- Source data:

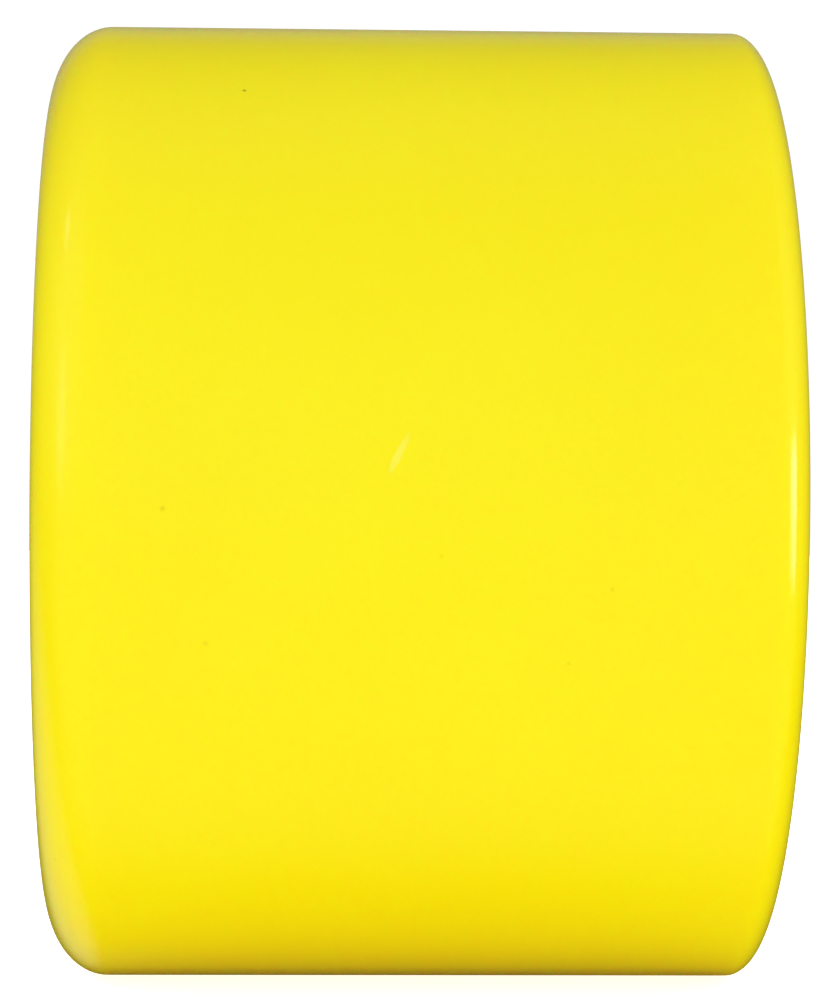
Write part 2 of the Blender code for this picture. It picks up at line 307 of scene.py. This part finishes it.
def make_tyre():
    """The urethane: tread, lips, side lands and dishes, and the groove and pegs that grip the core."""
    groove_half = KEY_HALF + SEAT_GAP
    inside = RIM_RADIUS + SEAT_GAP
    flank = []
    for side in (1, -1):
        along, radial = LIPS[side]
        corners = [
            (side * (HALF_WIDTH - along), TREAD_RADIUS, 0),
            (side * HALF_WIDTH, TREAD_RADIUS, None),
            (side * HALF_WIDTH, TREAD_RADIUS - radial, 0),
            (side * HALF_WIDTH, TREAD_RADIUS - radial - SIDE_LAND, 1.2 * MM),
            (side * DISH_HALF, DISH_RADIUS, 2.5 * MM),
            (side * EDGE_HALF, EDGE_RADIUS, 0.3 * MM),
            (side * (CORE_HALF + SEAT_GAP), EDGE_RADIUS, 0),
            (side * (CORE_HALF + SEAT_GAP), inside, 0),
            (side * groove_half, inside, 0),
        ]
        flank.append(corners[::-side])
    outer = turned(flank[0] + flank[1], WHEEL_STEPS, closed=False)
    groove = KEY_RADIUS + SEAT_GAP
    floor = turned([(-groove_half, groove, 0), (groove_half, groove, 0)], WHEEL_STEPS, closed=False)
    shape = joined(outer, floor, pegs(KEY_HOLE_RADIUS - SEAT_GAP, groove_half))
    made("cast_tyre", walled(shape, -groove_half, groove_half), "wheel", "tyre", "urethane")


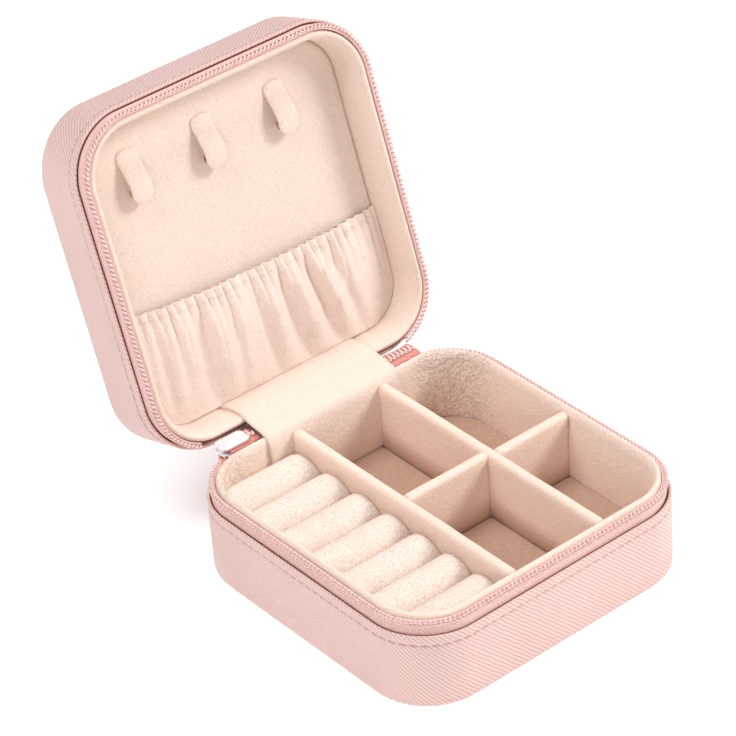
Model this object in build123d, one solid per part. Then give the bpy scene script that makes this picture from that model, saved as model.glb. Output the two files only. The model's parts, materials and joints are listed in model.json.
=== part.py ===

- Set task:
Return all of the entries exactly as written.

- Problem solution:
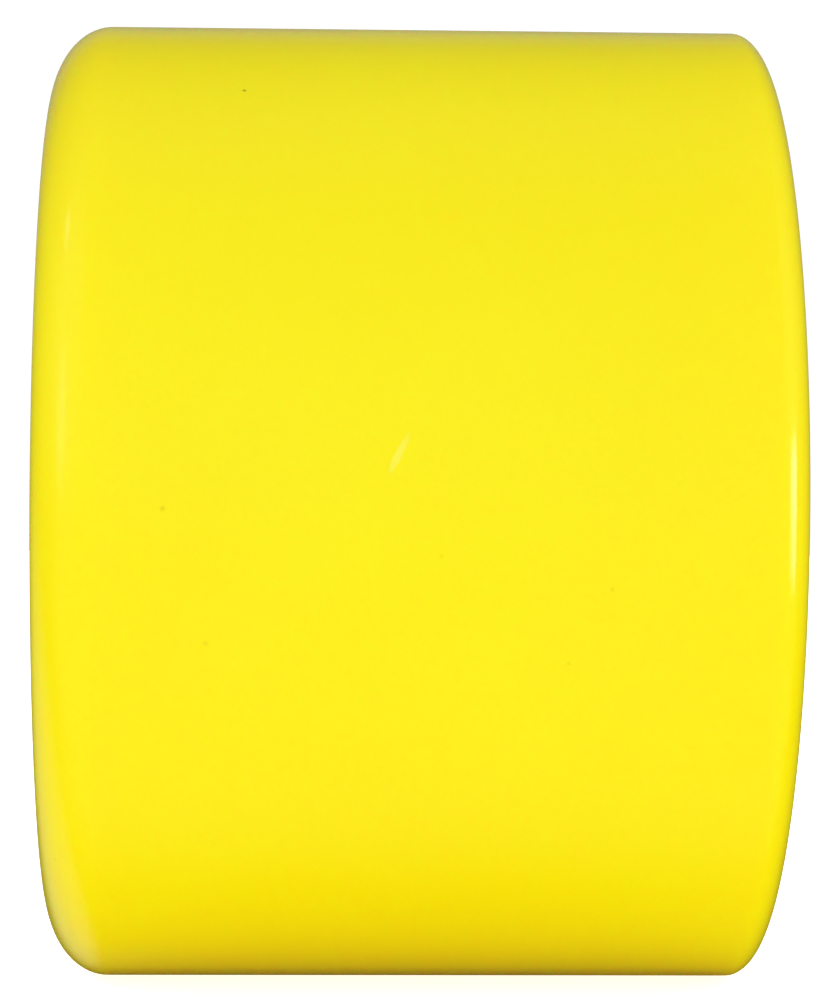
Write part 2 of the Blender code for this picture. It picks up at line 307 of scene.py. This part finishes it.
def make_tyre():
    """The urethane: tread, lips, side lands and dishes, and the groove and pegs that grip the core."""
    groove_half = KEY_HALF + SEAT_GAP
    inside = RIM_RADIUS + SEAT_GAP
    flank = []
    for side in (1, -1):
        along, radial = LIPS[side]
        corners = [
            (side * (HALF_WIDTH - along), TREAD_RADIUS, 0),
            (side * HALF_WIDTH, TREAD_RADIUS, None),
            (side * HALF_WIDTH, TREAD_RADIUS - radial, 0),
            (side * HALF_WIDTH, TREAD_RADIUS - radial - SIDE_LAND, 1.2 * MM),
            (side * DISH_HALF, DISH_RADIUS, 2.5 * MM),
            (side * EDGE_HALF, EDGE_RADIUS, 0.3 * MM),
            (side * (CORE_HALF + SEAT_GAP), EDGE_RADIUS, 0),
            (side * (CORE_HALF + SEAT_GAP), inside, 0),
            (side * groove_half, inside, 0),
        ]
        flank.append(corners[::-side])
    outer = turned(flank[0] + flank[1], WHEEL_STEPS, closed=False)
    groove = KEY_RADIUS + SEAT_GAP
    floor = turned([(-groove_half, groove, 0), (groove_half, groove, 0)], WHEEL_STEPS, closed=False)
    shape = joined(outer, floor, pegs(KEY_HOLE_RADIUS - SEAT_GAP, groove_half))
    made("cast_tyre", walled(shape, -groove_half, groove_half), "wheel", "tyre", "urethane")


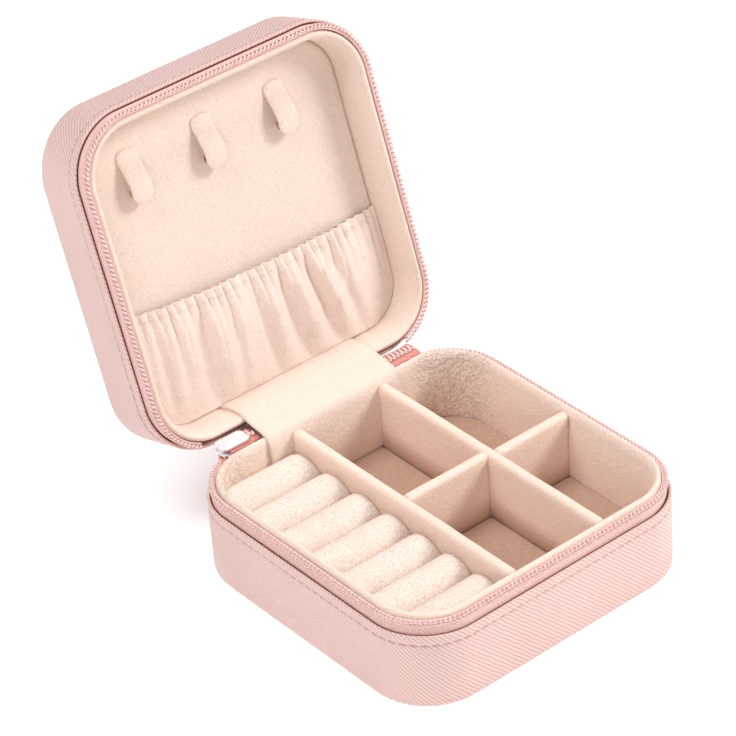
Model this object in build123d, one solid per part. Then give the bpy scene script that makes this picture from that model, saved as model.glb. Output the two files only. The model's parts, materials and joints are listed in model.json.
=== part.py ===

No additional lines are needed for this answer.